When given the diagnosis Israel was told at the same time that she would become infertile. “Life as I knew it changed drastically in one second, and I guess it was at that moment, although I’m not a religious Jew, I guess it was at that moment that I decided to surrender myself to God,” she said.

Israel and her husband, went to doctor after doctor and got many opinions from many different gynaecological oncologists around the world, all of whom told her to have chemo and radiation, which meant that she would never have any more biological children.

Eventually Israel found a doctor who said he would perform a hysterectomy without chemo or radiation, and after doing so they found no more cancer anywhere else in her body.

The next step in the process was having several rounds of IVF so that Israel and her husband could create an embryo.

Due to complications after the hysterectomy, Israel had to have 12 surgeries in 12 months, of which four were serious.

The first of the dozen was a surgery to cut off one third of her ovary to freeze it in case she needed chemo and radiation.

This was followed by some experimental surgeries – in which her ovaries were put into her abdomen – surgeries that were a result of complications, as well as straightforward IVF rounds.

During this time Israel was set on having another child, “I decided that I was going to have another baby or that I was going to try have another baby,” she said.

So in the midst of all her surgeries, Israel and her husband went through the process with three women to be surrogates; however, none eventuated.

Surrogacy wasn’t working out in Australia, so the couple decided to look at finding a surrogate overseas.

“I found many agencies in California, all of whom told me that the wait to get a surrogate at the moment was 18 months to two years and I didn’t really take that as an okay option,” she said.

Through a friend Israel eventually found a boutique surrogacy agency in California.
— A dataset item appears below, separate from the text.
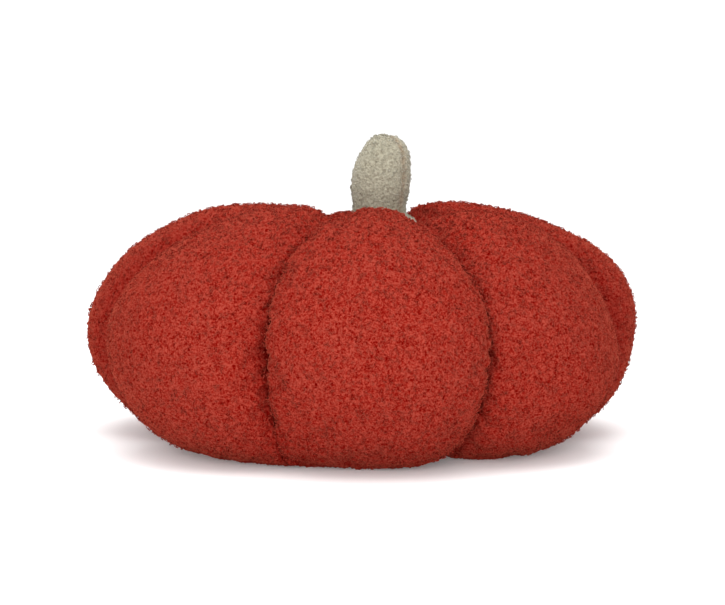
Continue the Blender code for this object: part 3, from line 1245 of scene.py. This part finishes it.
@dataclass(frozen=True)
class Studio:
    """The pale floor, the soft light and the camera."""

    softboxes: tuple[Softbox, ...] = (
        Softbox("front_softbox", (-0.15, -1.9, 0.3), (0.0, 0.0, 0.08), 1.2, 33.0),
        Softbox("top_softbox", (0.0, -0.3, 1.7), (0.0, 0.0, 0.1), 1.6, 23.0),
    )
    world_light: float = 1.2
    side_light: float = 0.65
    side_band: tuple[float, float] = (0.3, 1.0)
    floor_glow: float = 0.12
    floor_size: float = 40.0
    camera_place: tuple[float, float, float] = (0.0015, -1.6006, 0.25)
    camera_pitch: float = 5.25
    focal_pixels: float = 1600 / 0.73
    image_width: int = 725
    sensor_width: float = 36.0

    def build(self) -> None:
        """Adds the floor, the lights and the camera, and sets plain colour."""
        scene = bpy.context.scene
        scene.view_settings.view_transform = "Standard"
        self.add_floor()
        self.add_world(scene)
        for softbox in self.softboxes:
            self.add_light(softbox)
        self.add_camera(scene)

    def add_floor(self) -> None:
        """Adds a plain pale floor."""
        material = bpy.data.materials.new("studio_floor")
        sheet = NodeSheet(material)
        shader = sheet.node(
            "ShaderNodeBsdfPrincipled",
            {},
            {
                "Base Color": (0.95, 0.95, 0.95, 1.0),
                "Roughness": 0.9,
                "Specular IOR Level": 0.1,
                "Emission Color": (1.0, 1.0, 1.0, 1.0),
                "Emission Strength": self.floor_glow,
            },
        )
        sheet.node("ShaderNodeOutputMaterial", {}, {"Surface": shader.outputs[0]})
        half = self.floor_size / 2
        corners = np.array([(-half, -half, 0), (half, -half, 0), (half, half, 0), (-half, half, 0)])
        floor = make_object("studio_floor", corners, [np.array([[0, 1, 2, 3]])], material)

    def add_world(self, scene: bpy.types.Scene) -> None:
        """Lights the scene from all round with plain white, and less from the left and the right.

        The light of a direction falls from the world's to the sides' as the direction turns sideways. The
        backdrop itself looks white from everywhere.
        """
        world = bpy.data.worlds.new("studio_white")
        sheet = NodeSheet(world)
        direction = sheet.node("ShaderNodeTexCoord").outputs["Generated"]
        sideways = Level(sheet, sheet.node("ShaderNodeSeparateXYZ", {}, {0: direction}).outputs["X"])
        lost = self.world_light - self.side_light
        light = self.world_light - lost * sheet.spread(abs(sideways), *self.side_band)
        seen = Level(sheet, sheet.node("ShaderNodeLightPath").outputs["Is Camera Ray"])
        strength = sheet.math("MAXIMUM", light, seen)
        background = sheet.node(
            "ShaderNodeBackground", {}, {"Color": (1.0, 1.0, 1.0, 1.0), "Strength": strength}
        )
        sheet.node("ShaderNodeOutputWorld", {}, {"Surface": background.outputs[0]})
        scene.world = world

    def add_light(self, softbox: Softbox) -> None:
        """Adds one softbox."""
        light = bpy.data.lights.new(softbox.name, "AREA")
        light.size = softbox.size
        light.energy = softbox.power
        made = bpy.data.objects.new(softbox.name, light)
        made.location = softbox.place
        toward = Vector(softbox.target) - Vector(softbox.place)
        made.rotation_euler = toward.to_track_quat("-Z", "Y").to_euler()
        bpy.context.scene.collection.objects.link(made)

    def add_camera(self, scene: bpy.types.Scene) -> None:
        """Adds the camera of the photograph."""
        lens = bpy.data.cameras.new("camera")
        lens.sensor_width = self.sensor_width
        lens.lens = self.focal_pixels * self.sensor_width / self.image_width
        lens.clip_end = 50.0
        camera = bpy.data.objects.new("camera", lens)
        camera.location = self.camera_place
        camera.rotation_euler = (math.radians(90 - self.camera_pitch), 0, 0)
        scene.collection.objects.link(camera)
        scene.camera = camera


def main() -> None:
    """Builds the studio and the pumpkin."""
    logging.basicConfig(level=logging.INFO, format="%(message)s")
    Studio().build()
    Pumpkin().build()


if __name__ == "__main__":
    main()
The perfect surrogate was found and they met for the first time via Zoom.

“I had to get my embryos sent to San Diego, in the middle of COVID, when Melbourne was in lockdown, and there were no flights coming in or out,” she told The AJN.

For Israel’s embryos to travel to San Diego they had to be kept in a cryo chamber at minus 240 degrees Fahrenheit (minus 151 degrees Celsius).

Romi Israel with her second son.

The person transporting the embryos had to take the chamber with them to hotel quarantine and then via London for eight days, as there were no direct flights to San Diego during COVID.

Israel said, “If that cryo chamber moved one degree north or south, my embryos would have died.”

Their prayers were answered when her surrogate fell pregnant.

To be closer to their surrogate, Israel, her husband and her son moved to Vancouver for the duration of the pregnancy.

“We had the most incredible journey. I’m so privileged to have actually gone on this journey,” she said.

On August 4 her baby boy was born and they returned to Melbourne, their family a little bit bigger, on September 1.

“I’m eternally grateful to God for allowing me to go on this journey, because there’s something very uniquely beautiful about it. And that I’ve been given the privilege of showing others that they can overcome mountains, and when they do that they will see that the view from the top is immeasurably beautiful,” she said.

She also shared that she couldn’t have gotten though this experience without her steadfast husband, “he just completely took care of me and my little boy,” she said, adding, “I didn’t have to worry about anything else besides what I needed to do, which was to go through my surgeries and recover physically, recover mentally, and recover emotionally.”

Her rabbi, Rabbi Yehoram Ulman, was also a huge help in guiding her through this difficult time, and she urges those dealing with similar issues of fertility and surrogacy to seek the council of Rabbi Ulman.

She told The AJN, “I have met incredible people and I’ve helped so many women in their struggles to have children and in their struggles to go through cancer treatment.”